THE Killaloe Diocese has defended moving ahead with a Columbarium Chapel at Ennis Cathedral, which it says will help with an increase in cremations, while it will not put any financial burden on the parish or diocese.
A columbarium is a structure to accommodate the cremated ashes of former parishioners and planning permission for one has already been granted for the former Mortuary Chapel of Ss Peter & Paul Cathedral; it will be able to accommodate the ashes of 240 deceased people.
Parishioners had contacted the Clare Champion with a range of concerns about the plans, including about consultation and cost.
In a statement subsequently given to the Champion, the diocese pointed to the need to adjust to the change in funeral practices.
“There is an increasing shortage of burial places at the present time and this is particularly true in the larger urban centres of population such as Ennis,” stated the diocese.
“While the primary responsibility for the provision and maintenance of cemeteries lies with the local authority, the church has a long tradition of providing cemeteries and sacred burial places for parishioners. Many of our parishes have cemeteries in the church grounds or parishes. The practice of cremation is on the increase,” the statement notes.
The Cathedral, in undertaking the project of including a Columbarium Chapel, is responding to this changing demographic of funeral practices, according to the diocese.
“The practice of including Columbarium walls will become more common in local authority, private and parish cemeteries into the future,” it stated.
The diocese denied there had been anything underhand in how the project has been progressed. “The decision to proceed with this project followed all the protocols and procedures laid down by both Church and Civil regulations.
“The project was first proposed to the Ennis Parish Pastoral Council who discussed and approved it. The Ennis Parish Finance Committee explored the budgetary and financial implications and since the construction of the Columbarium Chapel would be self-financing and involve no extra expense on parish finances they raised no objections.
“The project was then submitted to the Killaloe Diocesan Trust who are the registered owners of the property. The Diocesan Trust gave permission for the project to proceed.
“Planning permission was sought from the local authority, in this case Clare County Council. All the procedures required by law were followed in seeking planning permission.
“Even though the planning notice did not appear in the parish newsletter, notices were placed in several places on the Cathedral grounds and also published in the Clare Champion.
“As part of the planning process there is always opportunity to voice concerns and objections.

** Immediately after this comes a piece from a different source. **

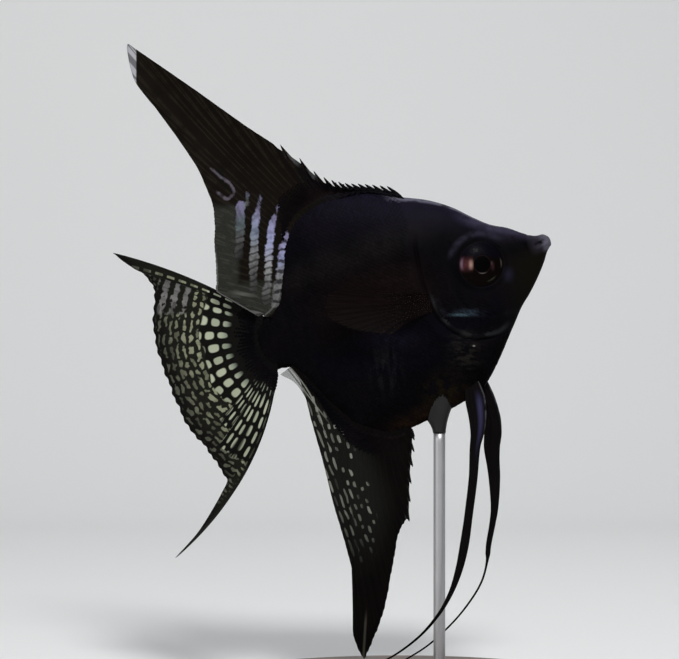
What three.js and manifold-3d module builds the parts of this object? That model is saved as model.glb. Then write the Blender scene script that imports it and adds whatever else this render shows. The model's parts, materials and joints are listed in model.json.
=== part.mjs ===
// Freshwater angelfish, a still life-size display model on a plain stand.
//
// Millimetres, +Z up. The fish is built in its own frame, x towards the snout, y to its left and z up,
// with x = 0 at the end of the tail stalk, and is then pitched nose-up on the stand. Shapes inside the
// fish's frame are written as shares of its standard length, and BODY_LENGTH turns them into millimetres.

import * as THREE from "three";
import { mergeVertices } from "three/addons/utils/BufferGeometryUtils.js";
import Module from "manifold-3d";

const wasm = await Module();
wasm.setup();

// ---------------------------------------------------------------- driving dimensions

const BODY_LENGTH = 75; // standard length: snout tip to the end of the tail stalk
const NOSE_UP_DEG = 19.7; // pitch of the fish on its stand
const GAP = 0.3; // clearance between neighbouring pieces
const FIN_ROOT = 1.0; // thickness of a fin where it leaves the body
const FIN_EDGE = 0.5; // thickness of a fin at its free edge
const FIN_ROOT_DEPTH = 1.6; // how far a fin's root line lies inside the body before it is trimmed
const FISH_RISE = 92; // height of the tail stalk's end above the table

// An eye is a flat lens, sunk so that a disc about 10 mm across shows and stands out by the bulge.
const EYE = { x: 0.75, z: 0.009, radius: 6.2, depth: 2.6, bulge: 1.1 };
const GILL_COVER_THICKNESS = 1.1;

const BASE = { length: 96, width: 64, height: 8, edge: 1.5, x: 33 };
const ROD = { radius: 1.5, x: 42.5, collarRadius: 4, collarHeight: 3 };
const SADDLE = { radius: 3.1, drop: 2.8 };

// ---------------------------------------------------------------- small tools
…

It is somewhat unjust to describe the process as lacking consultation or transparency since all of the bodies with responsibility for the management of the Cathedral and Diocesan oversight discussed and approved the proposal fully.”
The Diocese statement says there will be no cost to the Cathedral Renovation Fund, nor will there be any ongoing cost.
“It is envisaged that the Columbarium Chapel will be self-financing and will place no burden on parish or diocesan finances. There will be no fundraising or appeals in relation to the Columbarium Chapel.”
It denied that there has been any undue haste with the project. “It is incorrect to say that this project has been prioritised, it has simply come to fruition sooner than others, largely because it involves no financial cost to the Cathedral.
“We continue to work to improve and preserve the fabric of the magnificent Cathedral that previous generations made so many sacrifices to leave us as a legacy.
“As Church, an integral part of our pastoral concern must always include; care of the dying, respect for the dead and care and love for the bereaved. Such a mission also deserves an investment of our pastoral energy and creativity without neglecting any of the other ministries to which we are called.”